Do not create a link from your blog, website or other social networking site to a Staffing Agency website without identifying yourself as a Staffing Agency associate.
Express only your personal opinions. Never represent yourself as a spokesperson for Staffing Agency. If Staffing Agency is a subject of the content you are creating, be clear and open about the fact that you are an associate and make it clear that your views do not represent those of Staffing Agency, fellow associates, members, customers, suppliers or people working on behalf of Staffing Agency. If you do publish a blog or post online related to the work you do or subjects associated with Staffing Agency, make it clear that you are not speaking on behalf of Staffing Agency. It is best to include a disclaimer such as “The postings on this site are my own and do not necessarily reflect the views of Staffing Agency”

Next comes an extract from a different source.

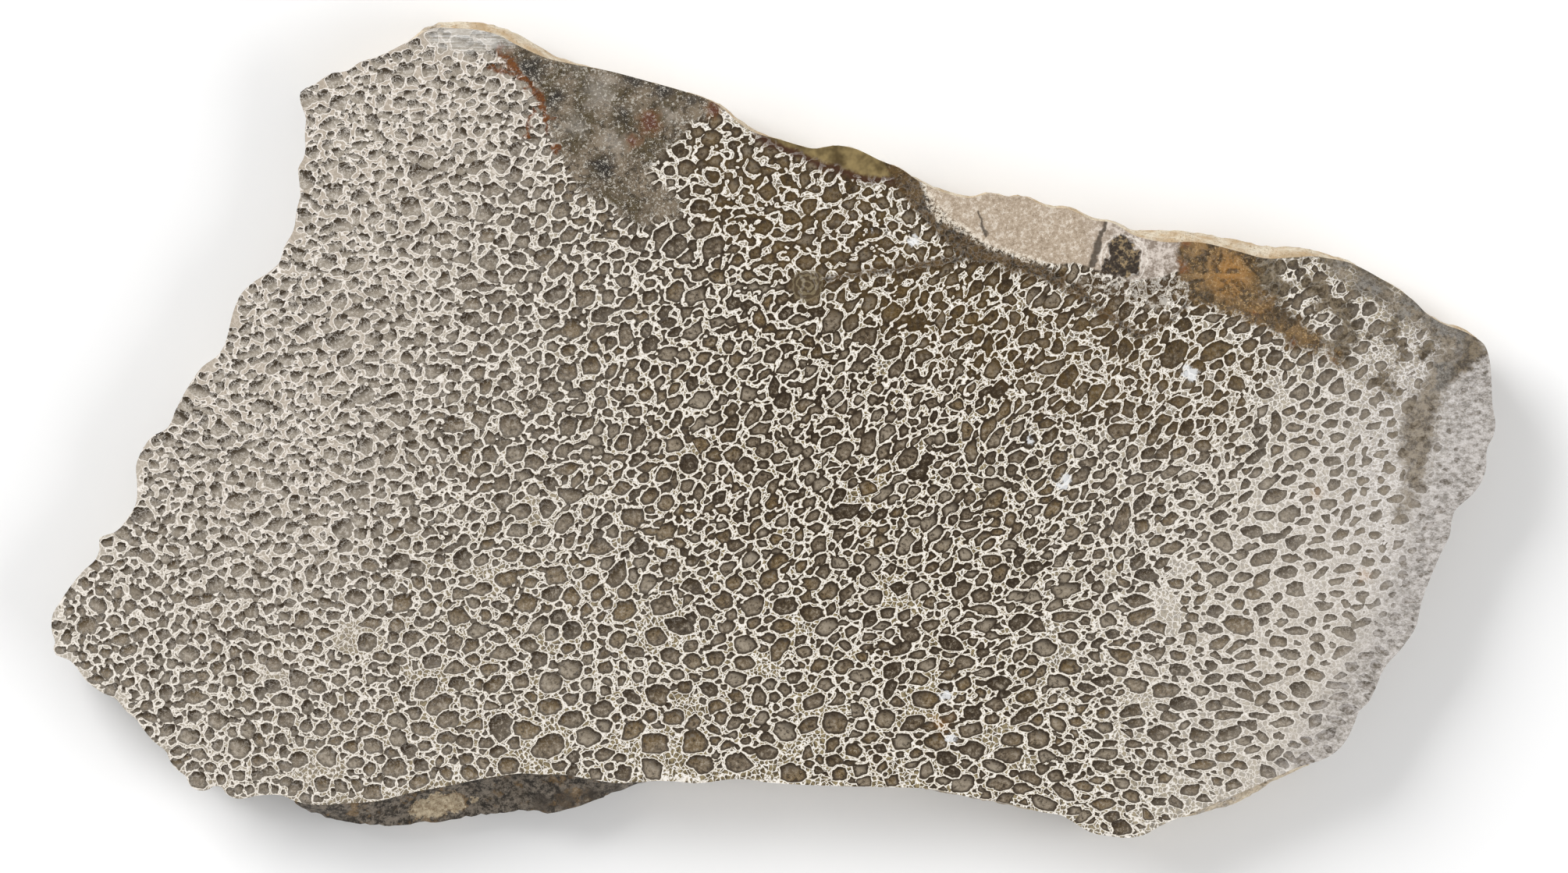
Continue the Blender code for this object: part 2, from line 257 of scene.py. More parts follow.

Refrain from using social media while on work time or on equipment we provide, unless it is work-related as authorized by your manager or consistent with the Company Equipment Policy.
Do not use Staffing Agency email addresses to register on social networks, blogs or other online tools utilized for personal use.
Staffing Agency prohibits taking negative action against any associate for reporting a possible deviation from this policy or for cooperating in an investigation. Any associate who retaliates against another associate for reporting a possible deviation from this policy or for cooperating in an investigation will be subject to disciplinary action, up to and including termination.